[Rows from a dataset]
-- start --

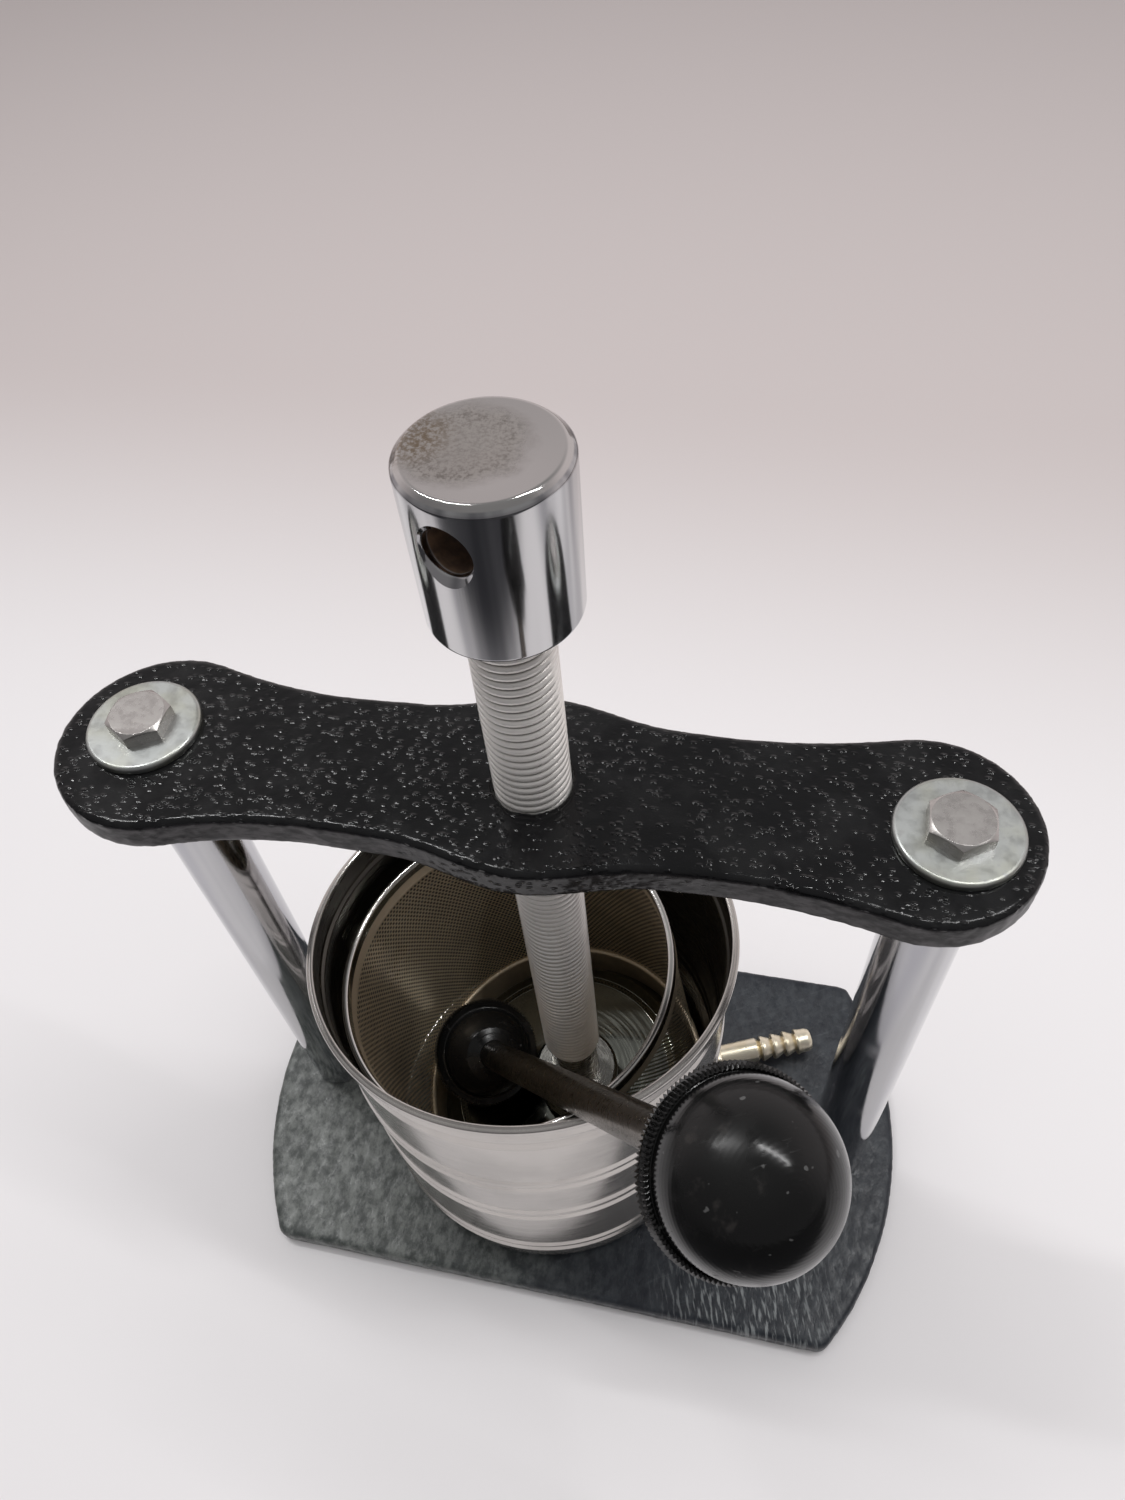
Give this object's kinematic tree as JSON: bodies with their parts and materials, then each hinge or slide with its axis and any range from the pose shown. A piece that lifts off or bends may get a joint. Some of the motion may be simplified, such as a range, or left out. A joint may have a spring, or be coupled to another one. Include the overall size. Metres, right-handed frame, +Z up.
{
  "type": "fruit press",
  "caption": "Bench screw press: base plate, two pillars and crossbar carry a screw over a perforated basket in a drained vessel, with a loose T-bar.",
  "frame": {"origin": "middle of the base plate's underside, on the surface the press stands on", "axes": "+X along the crossbar to the right, -Y to the front, +Z up along the press screw"},
  "size_m": [0.25, 0.1745, 0.3315],
  "materials": {
    "black_paint": "gloss textured",
    "chrome_plate": "polished",
    "steel": "turned",
    "zinc_plate": "zinc",
    "stainless": "polished",
    "brass": "turned",
    "rubber": "matt",
    "black_plastic": "moulded"
  },
  "bodies": {
    "frame": {"base_plate": "black_paint", "left_pillar": "chrome_plate", "right_pillar": "chrome_plate", "left_base_screw": "zinc_plate", "right_base_screw": "zinc_plate", "crossbar": "black_paint", "left_top_bolt": "zinc_plate", "right_top_bolt": "zinc_plate", "left_top_washer": "zinc_plate", "right_top_washer": "zinc_plate"},
    "foot": {"press_foot": "steel", "thrust_washer": "brass", "front_grub_screw": "steel", "rear_grub_screw": "steel"},
    "screw": {"press_screw": "steel", "screw_head": "chrome_plate"},
    "vessel": {"vessel": "stainless", "outlet_barb": "brass", "outlet_gasket": "rubber", "outlet_nut": "brass"},
    "basket": {"basket_shell": "stainless", "basket_rim": "stainless", "basket_floor": "stainless"},
    "plate": {"press_plate": "stainless"},
    "handle": {"handle_rod": "steel", "inner_knob": "black_plastic", "outer_knob": "black_plastic", "inner_knob_bush": "brass", "outer_knob_bush": "brass"}
  },
  "joints": [
    {"name": "foot_slide", "type": "slide", "parent": "frame", "child": "foot", "axis": [0, 0, 1], "range_m": [-0.0014, 0.14]},
    {"name": "screw_turn", "type": "hinge", "parent": "foot", "child": "screw", "pos_m": [0.002, 0, 0.06], "axis": [0, 0, 1], "range_deg": [-201.6, 20160]},
    {"name": "vessel_turn", "type": "hinge", "parent": "frame", "child": "vessel", "pos_m": [-0.0098, 0.0008, 0.01], "axis": [0, 0, 1], "range_deg": [-10, 15]},
    {"name": "basket_turn", "type": "hinge", "parent": "vessel", "child": "basket", "pos_m": [-0.0017, 0.0024, 0.0175], "axis": [-0.1197, -0.0479, 0.9917], "continuous": true},
    {"name": "plate_turn", "type": "hinge", "parent": "basket", "child": "plate", "pos_m": [-0.0017, 0.0024, 0.0175], "axis": [-0.1197, -0.0479, 0.9917], "continuous": true},
    {"name": "handle_lift", "type": "slide", "parent": "vessel", "child": "handle", "axis": [0, 0, 1], "range_m": [0, 0.09]}
  ],
  "couplings": [
    {"joint": "screw_turn", "follows": "foot_slide", "rad_per_m": 2513.3}
  ]
}
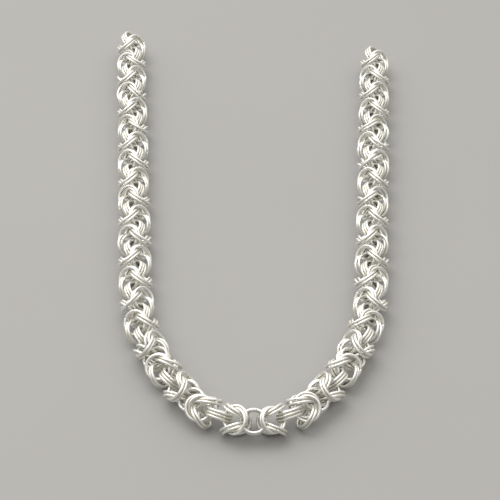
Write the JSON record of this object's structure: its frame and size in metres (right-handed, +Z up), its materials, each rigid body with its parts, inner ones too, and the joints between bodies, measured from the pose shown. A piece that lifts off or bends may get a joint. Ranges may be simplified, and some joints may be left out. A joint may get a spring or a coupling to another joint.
{
  "type": "byzantine chain",
  "caption": "Round-wire byzantine chain for a necklace, lying in a U with both ends free: bundles of side-by-side rings join knots of paired rings folded back over their neighbours.",
  "frame": {"origin": "under the middle of the whole length, on the surface that the chain lies on", "axes": "+Z up from the surface, +Y along the two legs from the front of the U towards the free ends, +X to the right seen from the front"},
  "size_m": [0.1032, 0.2188, 0.0106],
  "materials": {
    "silver": "bright satin silver, drawn round wire"
  },
  "bodies": {
    "root": {"end_link_left": "silver", "chain_left": "silver", "chain_right": "silver", "end_link_right": "silver"}
  },
  "joints": []
}
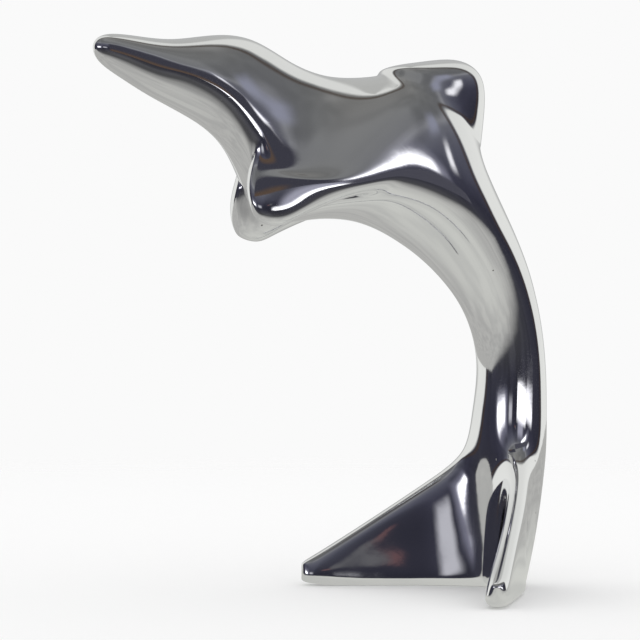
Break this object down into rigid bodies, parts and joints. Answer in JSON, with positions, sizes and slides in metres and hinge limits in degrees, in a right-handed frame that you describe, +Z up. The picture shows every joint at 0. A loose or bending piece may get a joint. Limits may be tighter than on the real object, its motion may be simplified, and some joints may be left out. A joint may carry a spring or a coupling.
{
  "type": "dolphin sculpture",
  "caption": "Small polished cast aluminium dolphin leaping in a tall arc, standing on its two spread tail flukes.",
  "frame": {"origin": "centre of the base of the bounding box, on the surface that the flukes stand on", "axes": "+Z up, -X the way the head points, and XZ parallel to the middle plane of the body; the tail is turned a little towards -Y"},
  "size_m": [0.175, 0.0974, 0.1979],
  "materials": {
    "polished_aluminium": "hand polished to a mirror, with fine buffing scratches and a few small casting pits"
  },
  "bodies": {
    "root": {"dolphin": "polished_aluminium"}
  },
  "joints": []
}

-- end --

_Exercise objective_: Show every line in the records above that contains the word "this".

_Exercise response_:
Give this object's kinematic tree as JSON: bodies with their parts and materials, then each hinge or slide with its axis and any range from the pose shown. A piece that lifts off or bends may get a joint. Some of the motion may be simplified, such as a range, or left out. A joint may have a spring, or be coupled to another one. Include the overall size. Metres, right-handed frame, +Z up.
Write the JSON record of this object's structure: its frame and size in metres (right-handed, +Z up), its materials, each rigid body with its parts, inner ones too, and the joints between bodies, measured from the pose shown. A piece that lifts off or bends may get a joint. Ranges may be simplified, and some joints may be left out. A joint may get a spring or a coupling to another joint.
Break this object down into rigid bodies, parts and joints. Answer in JSON, with positions, sizes and slides in metres and hinge limits in degrees, in a right-handed frame that you describe, +Z up. The picture shows every joint at 0. A loose or bending piece may get a joint. Limits may be tighter than on the real object, its motion may be simplified, and some joints may be left out. A joint may carry a spring or a coupling.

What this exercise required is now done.